We want to link as much of this as possible. So it's all about, in our eyes, it's all about the interoperability. And there are many facets of interoperability, as I'm sure you're aware. But it's got to be the key to successful collaboration on projects, both within your engineering teams, and also externally. So you'll hear a lot about that this week, I'm sure.

So interoperability using Dynamo or Flux, even-- we're pushing Flux now quite heavily, which is a tool that links a number of packages, Rhino, Revit, analysis programs, in real time. And Flux is really powerful, although change control is another matter with Flux.

But it's not just about the interoperability. It's about the data. Content is king. So structured data is what it means to us, so the I of BIM, of course. And I'm going to present a few of the examples of some of the content that we use in our Revit templates, because we find that by standardizing data as much as possible, we can push so many useful functionality into Revit that we get huge benefit in time savings.

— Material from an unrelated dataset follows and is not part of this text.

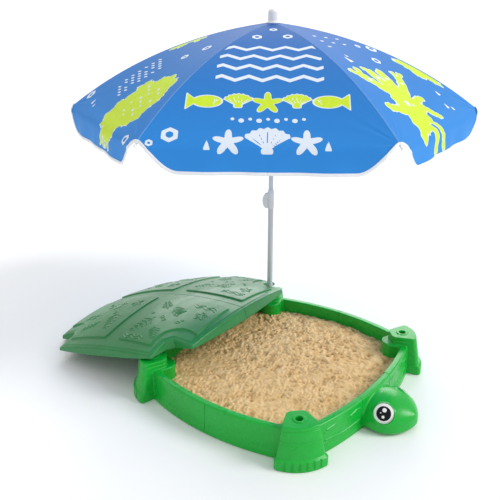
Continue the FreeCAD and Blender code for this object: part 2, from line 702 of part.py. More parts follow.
def main():
    front, rear, head, eyes, pupils = tub_parts()
    bolts = seam_bolts([V(0, s * (SIDE_Y - RIM_WIDTH / 2), z) for s in (-1, 1) for z in (40.0, 90.0)], V(1, 0, 0))
    side_x = SIDE_X - RIM_WIDTH / 2 - SIDE_X_BOW * (HEAD_HALF / SIDE_X_HALF) ** 2
    neck_bolts = seam_bolts([V(side_x, s * HEAD_HALF, z) for s in (-1, 1) for z in (40.0, 90.0)], V(0, 1, 0))
    front, rear = front.cut(bolts + neck_bolts), rear.cut(bolts)
    head = head.cut(neck_bolts)
    save("tub_front_half", front)
    save("tub_rear_half", rear)
    save("head", head)
    save("side_bolts", Part.makeCompound(bolts))
    save("head_bolts", Part.makeCompound(neck_bolts))
    for side, eye, pupil in zip(("right", "left"), eyes, pupils):
        save("eye_" + side, eye)
        save("pupil_" + side, pupil)
    save("sand_fill", sand())

    screws = lid_screws()
    for side, half in zip(("near", "far"), lid_halves()):
        save("lid_half_" + side, lean(half.cut(screws)))
    save("lid_screws", lean(Part.makeCompound(screws)))

    for name, make in (("lower_pole", lower_pole), ("pole_plug", pole_plug), ("lock_collar", lock_collar),
                       ("lock_lever", lock_lever), ("upper_pole", upper_pole), ("crown", crown),
                       ("rib_pins", rib_pins), ("finial", finial), ("runner", runner),
                       ("runner_pins", runner_pins)):
        save(name, in_socket(make()))
    save("lever_pin", in_socket(lever_pin_solid(0.0)))
    for name, shape in (("rib", rib()), ("rib_cap", rib_cap()), ("arm", arm()), ("cloth", cloth_sector())):
        for i in range(RIBS):
            save("%s_%d" % (name, i + 1), in_socket(spin(shape, FIRST_RIB_AZ + 60 * i)))

    tilt, ground = lid_tilt()
    states = arm_angles()
    print("lid leans %.3f degrees, tail edge on the ground at x %.2f" % (tilt, ground))
    print("rib pivot r %.1f z %.3f, arm joint %s" % (RIB_PIVOT_R, rib_point(RIB_PIVOT_R).z, rib_joint()))
    print("runner z open %.3f folded %.3f, arm angle %.3f to %.3f degrees" % (
        states[0][0], states[1][0], math.degrees(states[0][1]), math.degrees(states[1][1])))


main()
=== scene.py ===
"""Looks of the turtle sandbox, its leaning cover and its sunshade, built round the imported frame.

The moulded plastic is drawn as signed distances in millimetres and skinned. The sand is a grid of
heights, and the cloth is a grid of points over each rib. Everything lands in the frame's own metres.
"""
import json
import math

import bmesh
import bpy
import numpy as np
import openvdb
from mathutils import Matrix, Vector


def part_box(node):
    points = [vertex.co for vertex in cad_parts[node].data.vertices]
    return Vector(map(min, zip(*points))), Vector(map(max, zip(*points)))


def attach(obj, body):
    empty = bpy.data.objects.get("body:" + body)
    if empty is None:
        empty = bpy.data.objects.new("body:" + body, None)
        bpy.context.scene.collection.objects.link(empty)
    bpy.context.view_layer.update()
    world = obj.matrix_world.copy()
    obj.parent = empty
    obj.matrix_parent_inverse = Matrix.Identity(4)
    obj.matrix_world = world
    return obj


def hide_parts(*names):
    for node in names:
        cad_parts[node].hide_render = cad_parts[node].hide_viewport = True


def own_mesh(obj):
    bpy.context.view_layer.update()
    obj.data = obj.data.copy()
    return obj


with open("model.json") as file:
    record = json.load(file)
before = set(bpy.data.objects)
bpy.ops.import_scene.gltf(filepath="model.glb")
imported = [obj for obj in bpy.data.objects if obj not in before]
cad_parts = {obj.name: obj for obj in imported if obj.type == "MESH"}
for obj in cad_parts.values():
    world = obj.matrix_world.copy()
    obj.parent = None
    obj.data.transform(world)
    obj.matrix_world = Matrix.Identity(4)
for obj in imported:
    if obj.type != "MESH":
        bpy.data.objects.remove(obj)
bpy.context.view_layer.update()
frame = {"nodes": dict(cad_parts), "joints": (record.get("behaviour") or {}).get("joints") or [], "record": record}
MM = 0.001
JOINTS = {joint["name"]: joint for joint in frame["joints"]}
SOCKET = [mount for mount in frame["record"]["mounts"] if mount["name"] == "socket_front_left"][0]

# --- camera, light and fineness ---
CAMERA_AT = (1.4254, -2.0691, 1.540)
CAMERA_TURN = (69.07, 0.0, 37.61)  # degrees
CAMERA_LENS = 48.79
SKY = 0.72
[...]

So I'm going to present a couple of examples here. So we have some internal tools that help develop 2D structural details. We have different tools across UK or Australia or America, depending on the market. And we have the ability to load up these standard content that we just put on our drawings.

So there's an example there. We can create a drawing pretty simply, very quickly. It's a standard detail. It applies at the beginning of a project to make sure your QS is understanding what is needed. They're often replaced, of course, later in the project stage by real detailing out of the live Revit model. But we need to provide these early on.